For over a decade courts have grappled with the question of what amounts to a ‘public correction’ for a Part XXIII.1 secondary market securities misrepresentation claim under the Securities Act. One issue that has repeatedly arisen but has not been resolved is whether there can be a ‘partial public correction’ of a misrepresentation.
At first instance, judges have divided on this issue.
In Dugal v. Manulife, 2011 ONSC 387 at para. 33 Strathy J. (as he then was) held that a public correction must be a one-time event and “any so-called ‘partial correction’ is nothing more than a continued misrepresentation.” Justice Belobaba adopted this reasoning in DALI v. Barrick, 2019 ONSC 4160 at para. 25. On appeal, the Court of Appeal described the question of whether a partial correction of a misrepresentation can constitute a public correction for the purposes of the statutory scheme was “an issue for another day” at footnote 9 of the reasons reported at 2021 ONCA 104. Upon rehearing parts of the motion before Belobaba J., Justice Akbarali in DALI v. Barrick, 2022 ONSC 4216 at para. 9 determined that the issue is not one “that ought to be decided on a leave motion, nor does it need to be decided on this motion.”

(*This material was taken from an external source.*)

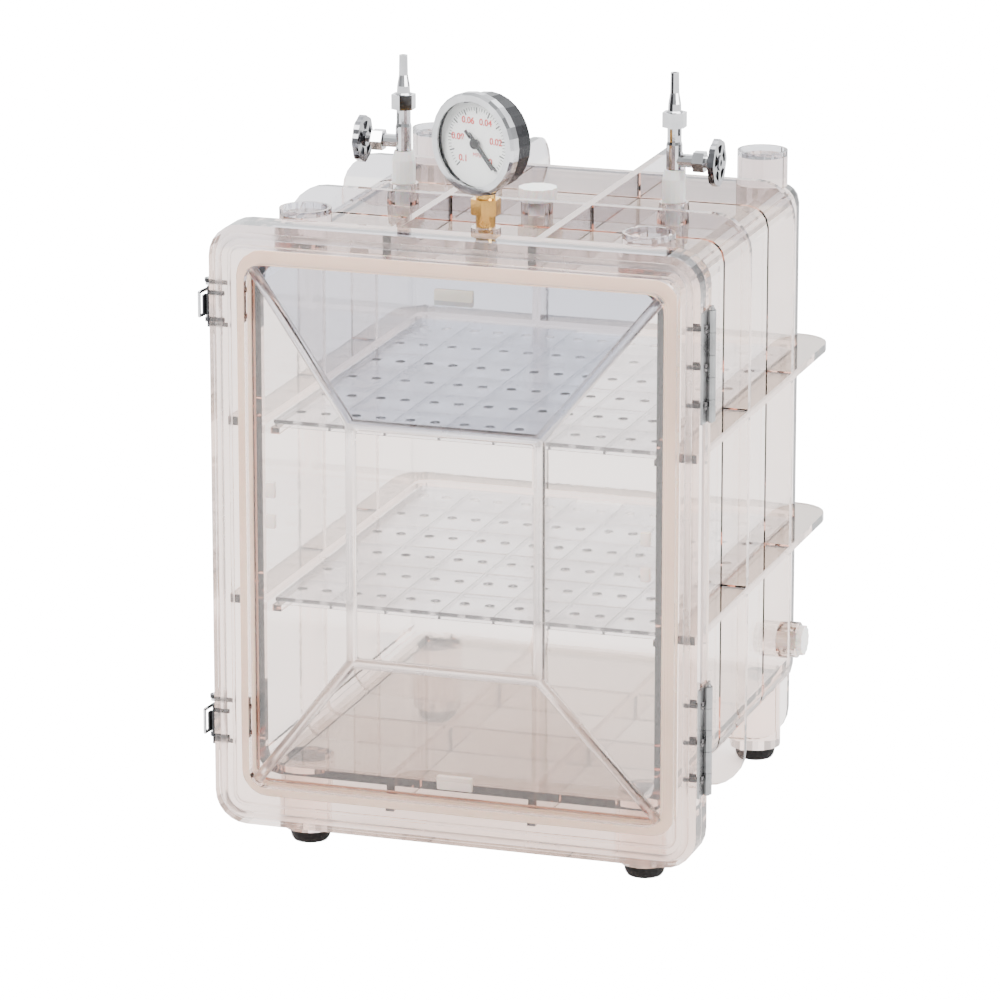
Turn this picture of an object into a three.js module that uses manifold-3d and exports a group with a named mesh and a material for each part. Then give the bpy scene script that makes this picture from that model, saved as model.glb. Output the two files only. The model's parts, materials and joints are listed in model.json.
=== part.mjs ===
// Square vacuum desiccator cabinet: a ribbed clear polycarbonate tub and a hinged front door, two
// draw latches, two loose shelves, a vacuum gauge, two screw-down valves and two port plugs.
// Millimetres, +Z up. While it is built, Y = 0 is the door's front rim and Z = 0 the door's foot.
import * as THREE from 'three';
import { mergeVertices, toCreasedNormals } from 'three/addons/utils/BufferGeometryUtils.js';
import { RoundedBoxGeometry } from 'three/addons/geometries/RoundedBoxGeometry.js';
import Module from 'manifold-3d';

const wasm = await Module();
wasm.setup();

// Driving dimensions.
const seat = 0.3;                     // gap left between pieces that touch
const door = { width: 318, height: 390, thickness: 12, corner: 21 };
const pane = { width: 272, height: 340, corner: 11, noseScale: 0.46, noseOut: 16, wall: 5.5, bead: 3 };
const flange = { front: 12.6, back: 24 };
const tub = { width: 272, height: 341, middle: 200.5, back: 320, wall: 8, corner: 14 };
const rib = { width: 5.6, height: 17, corner: 24, hoops: [132, 233], levels: [144, 260], sides: [-47, 47] };
const post = { x: 112, rows: [47, 302], radius: 16.5, bottom: -13, top: 393, recess: 14.6, recessDepth: 4 };
const foot = { radius: 13, height: 9 };
const gasket = { width: 287, height: 355, corner: 17, band: 9, depth: 5 };
const shelf = { width: 252, front: 28, back: 310, thickness: 5, ledge: 6, columns: 6, rows: 7, hole: 9 };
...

Conversely, both Justices Glustein and Morgan have accepted that partial corrections are possible at the leave stage. In Kauf v. Colt Resources, 2019 ONSC 2179 Justice Glustein disagreed with the defendants’ submissions that “a statement cannot be both a misrepresentation and a partial correction related to the same alleged undisclosed material fact.” Similarly, in Miller v. FSD Pharma, 2020 ONSC 4054 Justice Morgan granted leave to a plaintiff alleging a multiple correction theory based on a “news release [that] contained a public correction” that “was only a partial [correction], and was followed up with a series of news releases… that completed the correction.” This reasoning appears to be irreconcilable with Justice Strathy’s holding in Dugal quoted above.